Note that if the self intersection number of $\mathbb{C}P(n-1)$ (inside $Gr(2,2n)$) is non-zero for $n$ odd, then $A$ cannot have positive determinant. But I don't know if this is the case and I would like also to know what is the self intersection number in this case.

Thanks in advance.

Answer 1

I argue that being totally real reduces to a problem about polynomials.

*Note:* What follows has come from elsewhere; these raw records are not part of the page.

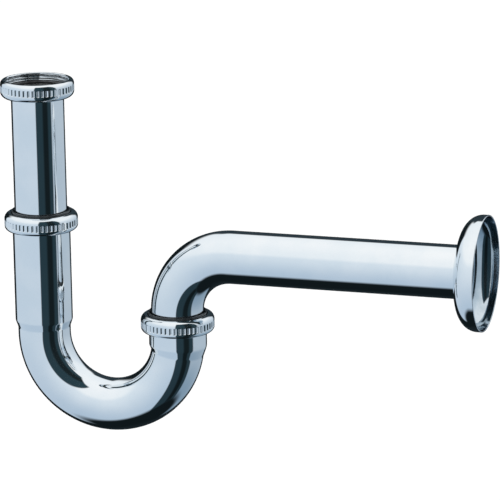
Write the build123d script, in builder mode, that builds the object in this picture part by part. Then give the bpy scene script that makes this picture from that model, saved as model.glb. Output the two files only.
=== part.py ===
"""A chromed-brass P trap for a hand basin, as separate pieces in one shared frame.

The inlet tail pipe hangs from the basin waste on a union nut, and slides into the long leg of a
U-shaped bend. The short leg takes the wall tube, which turns through an elbow and runs to the wall
behind a domed rosette. Each sliding joint is a rubber cone, a collared slip ring and a round nut.

Millimetres, +Z up, +X towards the wall. The origin is on the inlet axis, at the inner end of the
union nut's thread, where the end of the basin waste stops.
"""
import os
from math import cos, radians, sin

from build123d import *

# ---------------------------------------------------------------- driving dimensions
TUBE_R = 16.0                # outside of the tail pipe, the bend and the wall tube
TUBE_WALL = 1.0
SOCKET_CLEARANCE = 0.5       # radial gap between a tube and the socket it slides into
SOCKET_WALL = 1.0

LEG_SPACING = 86.0           # inlet axis to outlet axis
INLET_DROP = 82.0            # rim of the union nut down to the top of the inlet slip nut
LEG_STEP = 58.0              # inlet slip nut's top down to the outlet slip nut's top
BEND_DROP = 17.5             # outlet slip nut's top down to where the bend starts to curve
ELBOW_R = 35.5               # centre-line radius of the wall tube's elbow
ELBOW_STUB = 1.5             # straight tube between the outlet slip nut and the elbow
WALL_REACH = 191.0           # outlet axis to the wall
TAIL_FOOT_GAP = 21.4         # room under the tail pipe, so that the bend can be raised
WALL_TUBE_FOOT_GAP = 1.0     # the wall tube stops just above the outlet socket's neck

COLLAR_WALL = 0.9            # thread collar, socket to thread crests
SLIP_NUT_WALL = 3.6          # slip nut, thread crests to ribbed band
UNION_NUT_WALL = 3.1         # union nut, whose thread is a little wider
NUT_SHOULDER = 3.7           # shoulder end to the ribbed band
NUT_BAND = 4.2
NUT_MOUTH = 2.9              # ribbed band to the mouth end
NUT_LAND = 2.0               # thickness of the inward shoulder
NUT_RECESS = 1.0             # countersink above the shoulder
NUT_BORE_CLEARANCE = 0.5     # radial gap between the union nut's shoulder and its tube
NUT_LIP_RISE = 1.2           # lip round the recess, outside the socket's radius
NUT_LIP = 0.35               # width of that lip
THREAD_DEPTH = 0.7
THREAD_GAP = 0.3             # male crests stand this far inside the female ones
RELIEF_STEP = 0.3            # the thread relief is this much wider than the thread's crests
MOUTH_CHAMFER = 0.4

RIB_COUNT = 50
RIB_GROOVE = 1.3             # width of each groove between two ribs
RIB_DEPTH = 0.5
RIB_END = 0.2                # plain band left above and below the grooves

GASKET_THICKNESS = 1.5
GASKET_SEAT_GAP = 0.2        # gasket face below the end of the union thread
FLANGE_THICKNESS = 1.5
FLANGE_GAP = 0.3             # flange and gasket inside the union thread's crests
RING_FLANGE = 0.8            # flange of a slip ring, under the nut's shoulder
RING_COLLAR = 1.9            # outside of the slip ring's collar, measured from the tube
RING_COLLAR_RISE = 1.3       # the collar stands this far out of the nut
RING_COLLAR_CLEARANCE = 0.15
RING_FLANGE_GAP = 0.075      # between the flange and the nut's shoulder
RING_EDGE = 0.15             # rounding of the collar's top
RING_GUIDE_CLEARANCE = 0.3   # the ring's bore at its flange
RING_TOP_CLEARANCE = 0.85    # its bore above the flange, wide enough to ride up to the elbow
SEAL_HEAD = 1.7
SEAL_BORE_CLEARANCE = 0.05   # the rubber grips the tube it slides on
SEAL_EDGE_GAP = 0.4          # seals and rings inside the thread relief
CONE_DEPTH = 1.8             # flare at a socket's mouth, and the cone that sits in it
CONE_FLARE = 0.6
CONE_GAP = 0.1
COLLAR_END_GAP = 0.4         # the collar stops this far inside the nut's mouth
NECK_LENGTH = 4.5            # from the end of a socket down to the end of its taper
INLET_NECK_LIFT = 3.7        # straight tube between the inlet leg's taper and the bend
OUTLET_NECK_DROP = 2.3       # the outlet's socket runs this far down past the start of the bend
NECK_ROUND = 4.0             # rounding at both ends of the inlet's taper

ROSETTE_R = 34.5
ROSETTE_BAND = 3.0           # straight rim before the dome starts
ROSETTE_DOME = 11.2          # depth of the dome
ROSETTE_FLAT = 3.4           # flat ring round the crown, before the dome turns down
ROSETTE_WALL = 1.0
ROSETTE_NECK = 1.4           # length of the short neck behind the crown
ROSETTE_NECK_WALL = 1.0
TUBE_PAST_GRIP = 1.2         # the wall tube ends this far inside the rosette
GRIP_THICKNESS = 1.2
GRIP_BORE_CLEARANCE = 0.05
GRIP_FIT = 0.05              # running clearance between the grip ring and the rosette's neck

# ---------------------------------------------------------------- derived places
TUBE_BORE_R = TUBE_R - TUBE_WALL
SOCKET_BORE_R = TUBE_R + SOCKET_CLEARANCE
SOCKET_R = SOCKET_BORE_R + SOCKET_WALL
COLLAR_R = SOCKET_R + COLLAR_WALL
SLIP_THREAD_R = COLLAR_R + THREAD_GAP          # crest radius of the slip nuts' female thread
NUT_R = SLIP_THREAD_R + SLIP_NUT_WALL
UNION_THREAD_R = NUT_R - UNION_NUT_WALL        # crest radius of the union nut's female thread
NUT_HEIGHT = NUT_SHOULDER + NUT_BAND + NUT_MOUTH
NUT_SEAT = NUT_RECESS + NUT_LAND               # shoulder end to the inside face of the shoulder
UNION_BORE_R = TUBE_R + NUT_BORE_CLEARANCE
RING_COLLAR_R = TUBE_R + RING_COLLAR           # the collar goes up through the nut's shoulder
SLIP_BORE_R = RING_COLLAR_R + RING_COLLAR_CLEARANCE

GASKET_TOP = -GASKET_SEAT_GAP
FLANGE_TOP = GASKET_TOP - GASKET_THICKNESS
UNION_SEAT = FLANGE_TOP - FLANGE_THICKNESS     # underside of the flange
UNION_BASE = UNION_SEAT - NUT_SEAT             # shoulder end of the union nut
UNION_RIM = UNION_BASE + NUT_HEIGHT
UNION_RELIEF = -UNION_SEAT                     # relief runs from the shoulder to the origin plane
FLANGE_R = UNION_THREAD_R - FLANGE_GAP

INLET_NUT_TOP = UNION_RIM - INLET_DROP
OUTLET_NUT_TOP = INLET_NUT_TOP - LEG_STEP
BEND_Z = OUTLET_NUT_TOP - BEND_DROP
ARM_Z = OUTLET_NUT_TOP + ELBOW_STUB + ELBOW_R
SOCKET_FACE = NUT_SEAT + RING_FLANGE + SEAL_HEAD       # nut's top down to the socket's face
SLIP_RELIEF = SOCKET_FACE - NUT_SEAT
SEAL_R = SLIP_THREAD_R + RELIEF_STEP - SEAL_EDGE_GAP
COLLAR_LENGTH = NUT_HEIGHT - SOCKET_FACE - COLLAR_END_GAP

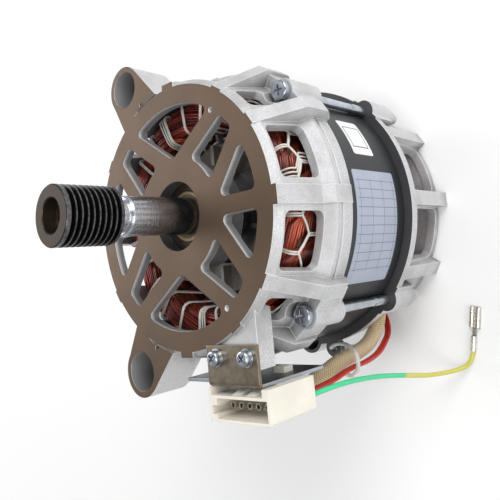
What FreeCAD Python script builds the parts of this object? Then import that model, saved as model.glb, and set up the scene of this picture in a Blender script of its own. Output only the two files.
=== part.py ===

In OP's identification of $\Bbb{R}^{2n}$ with $\Bbb{C}^n$, multiplication by ${\rm{i}}$ amounts to $J:=\begin{bmatrix} O_n & -I_n\\ I_n & O_n \end{bmatrix}_{2n\times 2n}$. Now let's see how $A$ can fail to be "totally real". This means that there exists a non-zero vector $v\in\Bbb{R}^{2n}$ for which $AJv\in{\rm{Span}}\{Av,JAv\}$, i.e. the image under $A$ of the complex line in $\Bbb{C}^n$ determined by $v$ is invariant under multiplication by ${\rm{i}}$. Write $v\in\Bbb{R}^{2n}$ as $v=\begin{bmatrix} v_1\\ v_2 \end{bmatrix}$ where $v_1,v_2\in\Bbb{R}^n$, and $A$ as
$$A=\begin{bmatrix} A_1 & A_2\\ A_3 & A_4 \end{bmatrix}$$ where $A_i$'s are $n\times n$ matrices. Then one can easily check that $AJv\in{\rm{Span}}\{Av,JAv\}$ amounts to the existence of scalars $\lambda,\mu\in\Bbb{R}$ for which $$ -A_1v_2+A_2v_1=\lambda(A_1v_1+A_2v_2)-\mu(A_3v_1+A_4v_2),\\ -A_3v_2+A_4v_1=\lambda(A_3v_1+A_4v_2)+\mu(A_1v_1+A_2v_2). $$ These equations can be written as $$ (\lambda A_1-\mu A_3-A_2)v_1=(-\lambda A_2+\mu A_4-A_1)v_2,\\ (\lambda A_3+\mu A_1-A_4)v_1=-(\lambda A_4+\mu A_2+A_3)v_2. $$ Notice that it is impossible for both $$ \det(-\lambda A_2+\mu A_4-A_1),\det(\lambda A_4+\mu A_2+A_3)\in \Bbb{R}[\lambda,\mu] $$ to be identically zero. Because then there should exist non-zero vectors $w,w'\in\Bbb{R}^n$ with $A_2w=A_4w=A_1w=\mathbf{0}$ and $A_4w'=A_2w'=A_3w'=\mathbf{0}$. But then $A^{\rm{T}}\begin{bmatrix} w\\ w' \end{bmatrix}=\mathbf{0}$, contradicting the assumption that $A$ is non-singular. WLOG, suppose
$\det(-\lambda A_2+\mu A_4-A_1)\not\equiv 0$. When $-\lambda A_2+\mu A_4-A_1$ is invertible, one can solve the first equation for $v_2$. Substituting in the second equation, one should have $$ \small \left((\lambda A_3+\mu A_1-A_4)+ (\lambda A_4+\mu A_2+A_3)(-\lambda A_2+\mu A_4-A_1)^{-1} (\lambda A_1-\mu A_3-A_2)\right)v_1=\mathbf{0}. $$ Therefore, assuming that $\det(-\lambda A_2+\mu A_4-A_1)\not\equiv 0$, then $A$ is not totally real iff the rational function $$ \small \det\left((\lambda A_3+\mu A_1-A_4)+ (\lambda A_4+\mu A_2+A_3)(-\lambda A_2+\mu A_4-A_1)^{-1} (\lambda A_1-\mu A_3-A_2)\right)\in\Bbb{R}(\lambda,\mu) $$ vanishes at a point of $\Bbb{R}^2$.

One possible way to show that $A$ cannot be totally real when $n$ is odd is to show that the function above should have a zero. One approach is to analyze its sign as $\lambda\to\pm\infty$ but $\mu$ is fixed.